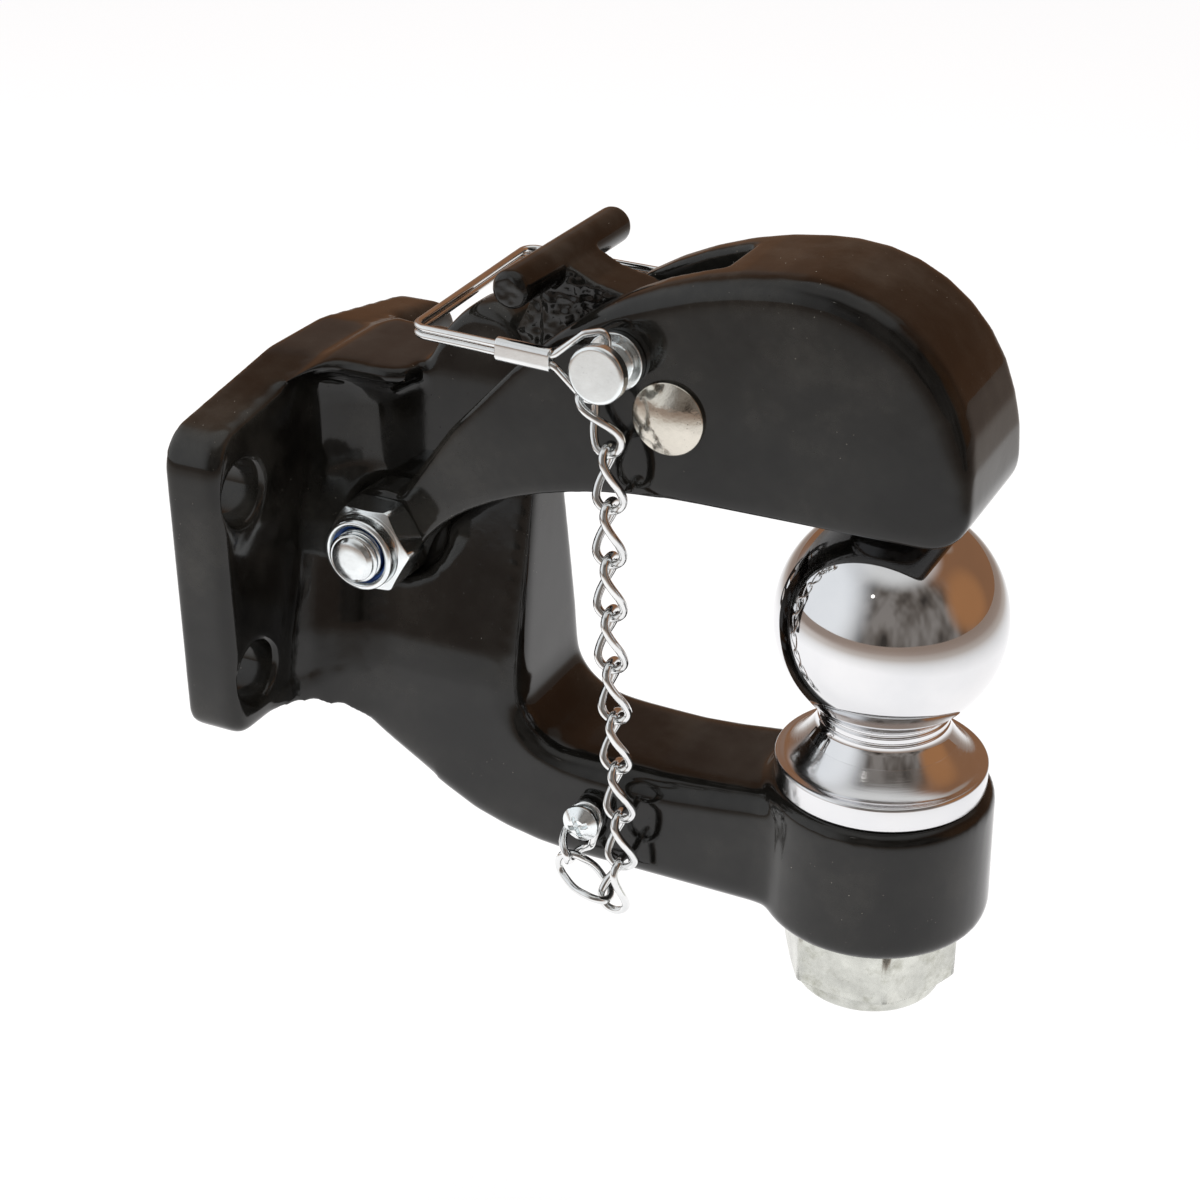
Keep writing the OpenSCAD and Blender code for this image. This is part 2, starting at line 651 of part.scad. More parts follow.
function bail_path() =
    let (route = bail_route(), n = len(route))
    concat(
        [for (i = [0 : n - 1])
            let (r = route[i]) [[r[0][0], r[0][1], r[2] - r[3]], [-sin(r[1]), cos(r[1]), 0]]],
        [for (i = [n - 1 : -1 : 0])
            let (r = route[i]) [[r[0][0], r[0][1], r[2] + r[3]], [-sin(r[1]), cos(r[1]), 0]]],
        [for (z = [fork - 1.2, 2, -2, 1.2 - fork]) [[pin[0], bail_pin_y, pin[1] + z], [-sin(195), cos(195), 0]]]);

module pin_bail() {
    color([0.7, 0.7, 0.68]) wire_loop(bail_path(), wire_r);
}

module bail_ferrule() {
    near = -bail_y + 0.2;
    a = bail_route()[4];
    b = bail_route()[5];
    slope = atan2(a[2] - b[2], a[0][0] - b[0][0]);
    mid_z = b[2] + (a[2] - b[2]) * (ferrule_x - b[0][0]) / (a[0][0] - b[0][0]);
    bore_r = wire_r + 0.06;
    color([0.62, 0.6, 0.56])
    translate([ferrule_x, near, mid_z]) rotate([0, -slope, 0])
    difference() {
        union() {
            cube([ferrule[0], ferrule[1], ferrule[2] - ferrule[1]], center = true);
            for (s = [-1, 1]) translate([-ferrule[0] / 2, 0, s * (ferrule[2] - ferrule[1]) / 2])
                rotate([0, 90, 0]) cylinder(h = ferrule[0], d = ferrule[1]);
        }
        for (s = [-1, 1]) translate([-ferrule[0], 0, s * strand_half])
            rotate([0, 90, 0]) cylinder(h = 2 * ferrule[0], r = bore_r);
    }
}

// A twisted link. start is the middle of the wire at its first end, dir its direction.
// Its first end lies across side, its second end a quarter turn on. twist is the length of the turn.
module twisted_link(start, dir, side, twist = link_core - link_half) {
    e1 = unit(side - dir * (dir * side));
    e2 = cross(dir, e1);
    flat = link_core - link_half;
    quarter = [for (a = [-90 : 18 : 90]) a];
    first = [for (a = quarter) [link_half * (1 - cos(a)), link_half * sin(a)]];
    rise = [for (k = [1 : 3]) [link_half + flat * k / 4, link_half]];
    last = [for (a = quarter) [link_core + link_half * cos(a), -link_half * sin(a)]];
    fall = [for (k = [3 : -1 : 1]) [link_half + flat * k / 4, -link_half]];
    color([0.7, 0.7, 0.68])
    wire_loop([for (p = concat(first, rise, last, fall))
        let (turn = 90 * max(0, min(1, (p[0] - link_half) / twist)),
             across_dir = e1 * cos(turn) + e2 * sin(turn), normal = e2 * cos(turn) - e1 * sin(turn))
        [start + p[0] * dir + p[1] * across_dir, normal]], link_r);
}

// Direction of a hanging link that leans by an angle towards the ball
function hang(a) = [sin(a), 0, -cos(a)];

// Starts of the links that hang: each hooks into the end of the one before
function chain_from(i, start) =
    i >= len(lean) ? [start]
    : let (d = hang(lean[i]), next = i + 1 < len(lean) ? hang(lean[i + 1]) : d,
           pull = unit(d + next))
      concat([start], chain_from(i + 1, start + link_core * d + (link_half - hook_gap) * pull));

// The last two links close the chain onto the screw
screw_at = [chain_screw[0], -arm_h - screw_room / 2, chain_screw[1]];
last_core = link_core + link_half - link_r - screw_d / 2 - link_gap;
function elbow(from, d0, b0, b1, n) =
    let (p = from + (link_half - hook_gap) * b0,
         v = screw_at - p - (link_half - hook_gap) * b1,
         c = norm(v), u = unit(v),
         bend = acos((link_core * link_core + c * c - last_core * last_core) / (2 * link_core * c)),
         out = unit(cross(u, [0, 1, 0]) + [0, elbow_out, 0]),
         out_n = unit(out - u * (u * out)),
         d1 = cos(bend) * u + sin(bend) * out_n,
         d2 = unit(v - link_core * d1))
    n == 0 ? [p, d1, p + link_core * d1 + (link_half - hook_gap) * b1, d2]
    : elbow(from, d0, unit(d0 + d1), unit(d1 + d2), n - 1);

strand_a = bail_route()[1];
strand_b = bail_route()[2];
hang_part = 0.12;
strand_at = [
    strand_a[0][0] + (strand_b[0][0] - strand_a[0][0]) * hang_part,
    strand_a[0][1] + (strand_b[0][1] - strand_a[0][1]) * hang_part,
    (strand_a[2] - strand_a[3]) + (strand_b[2] - strand_b[3] - strand_a[2] + strand_a[3]) * hang_part];
chain_start = strand_at - (link_r + wire_r + 2 * link_gap) * hang(lean[0]);
starts = chain_from(0, chain_start);
last_hang = hang(lean[len(lean) - 1]);
last_end = starts[len(lean) - 1] + link_core * last_hang;
tail_links = elbow(last_end, last_hang, last_hang, [-1, 0, 0], 12);

module chain_link(i) {
    if (i <= len(lean)) twisted_link(starts[i - 1], hang(lean[i - 1]), [0, 1, 0]);
    else if (i == len(lean) + 1) twisted_link(tail_links[0], tail_links[1], [0, 1, 0]);
    else twisted_link(tail_links[2], tail_links[3], [0, 1, 0], last_twist);
}

module chain_screw() {
    head_h = 2.6;
    slot = [5, 1.1, 1.4];
    color([0.7, 0.7, 0.7])
    difference() {
        union() {
            along_y([chain_screw[0], -arm_h + screw_in, chain_screw[1]])
                cylinder(h = screw_in + screw_room + eps, d = screw_d);
            along_y([chain_screw[0], -arm_h - screw_room, chain_screw[1]]) {
                cylinder(h = 0.8, d = screw_head_d);
                intersection() {
                    translate([0, 0, 0.8]) cylinder(h = head_h - 0.8, d1 = screw_head_d, d2 = screw_head_d * 0.45);
                    cylinder(h = head_h, d = screw_head_d);
                }
            }
        }
        along_y([chain_screw[0], -arm_h - screw_room - head_h + slot[2], chain_screw[1]])
            for (a = [20, 110]) rotate([0, 0, a])
                translate([-slot[0] / 2, -slot[1] / 2, 0]) cube([slot[0], slot[1], slot[2] + eps]);
    }
}

hitch_body();
latch_jaw();
pivot_bolt();
pivot_nut();
pivot_nut_insert();
tow_ball();
ball_nut();
ball_nut_insert();
lock_lever();
lever_rivet();
lever_spring();
lock_pin();
pin_bail();
bail_ferrule();
chain_screw();
chain_link(1);  // chain_link_01
chain_link(2);  // chain_link_02
chain_link(3);  // chain_link_03
chain_link(4);  // chain_link_04
chain_link(5);  // chain_link_05
chain_link(6);  // chain_link_06
chain_link(7);  // chain_link_07
chain_link(8);  // chain_link_08
chain_link(9);  // chain_link_09
chain_link(10);  // chain_link_10
chain_link(11);  // chain_link_11
chain_link(12);  // chain_link_12
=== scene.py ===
import math

import bmesh
import bpy
from mathutils import Matrix, Vector, noise
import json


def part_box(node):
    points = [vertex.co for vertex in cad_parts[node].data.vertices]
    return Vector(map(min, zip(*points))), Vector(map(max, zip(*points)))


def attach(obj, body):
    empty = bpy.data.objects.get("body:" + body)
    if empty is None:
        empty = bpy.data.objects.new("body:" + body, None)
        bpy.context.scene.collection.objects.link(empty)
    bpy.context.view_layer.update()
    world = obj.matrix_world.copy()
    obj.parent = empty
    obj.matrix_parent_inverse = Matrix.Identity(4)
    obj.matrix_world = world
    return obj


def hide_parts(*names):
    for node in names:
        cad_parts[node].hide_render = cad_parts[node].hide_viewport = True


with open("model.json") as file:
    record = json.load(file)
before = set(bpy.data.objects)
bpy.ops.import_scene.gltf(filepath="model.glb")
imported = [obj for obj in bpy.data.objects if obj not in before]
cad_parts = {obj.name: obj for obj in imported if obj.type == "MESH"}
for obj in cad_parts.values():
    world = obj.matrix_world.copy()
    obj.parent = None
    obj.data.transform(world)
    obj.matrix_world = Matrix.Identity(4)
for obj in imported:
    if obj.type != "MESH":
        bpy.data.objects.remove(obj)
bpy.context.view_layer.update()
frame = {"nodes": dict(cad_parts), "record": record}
nodes = frame["nodes"]
record = frame["record"]
body_of = {node: body for body, members in record["behaviour"]["bodies"].items() for node in members}
slot_of = {part["node"]: part["material_slot"] for part in record["subparts"]}
scene = bpy.context.scene
MM = 0.001

# Camera at the photograph's angle

AZIMUTH, ELEVATION = math.radians(26.2), math.radians(27.4)
CAMERA_AT = (0.2727, -0.3942, 0.2187)
LENS, SENSOR = 65.4, 36
camera_data = bpy.data.cameras.new("camera")
camera_data.lens = LENS
camera_data.sensor_width = SENSOR
camera_data.clip_start, camera_data.clip_end = 0.01, 20
camera = bpy.data.objects.new("camera", camera_data)
scene.collection.objects.link(camera)
camera.location = CAMERA_AT
looking = Vector((-math.sin(AZIMUTH) * math.cos(ELEVATION), math.cos(AZIMUTH) * math.cos(ELEVATION),
                  -math.sin(ELEVATION)))
camera.rotation_euler = looking.to_track_quat("-Z", "Y").to_euler()
scene.camera = camera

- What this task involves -
Make a list of all lines in the data that contain "update".

- Task result -
    bpy.context.view_layer.update()
bpy.context.view_layer.update()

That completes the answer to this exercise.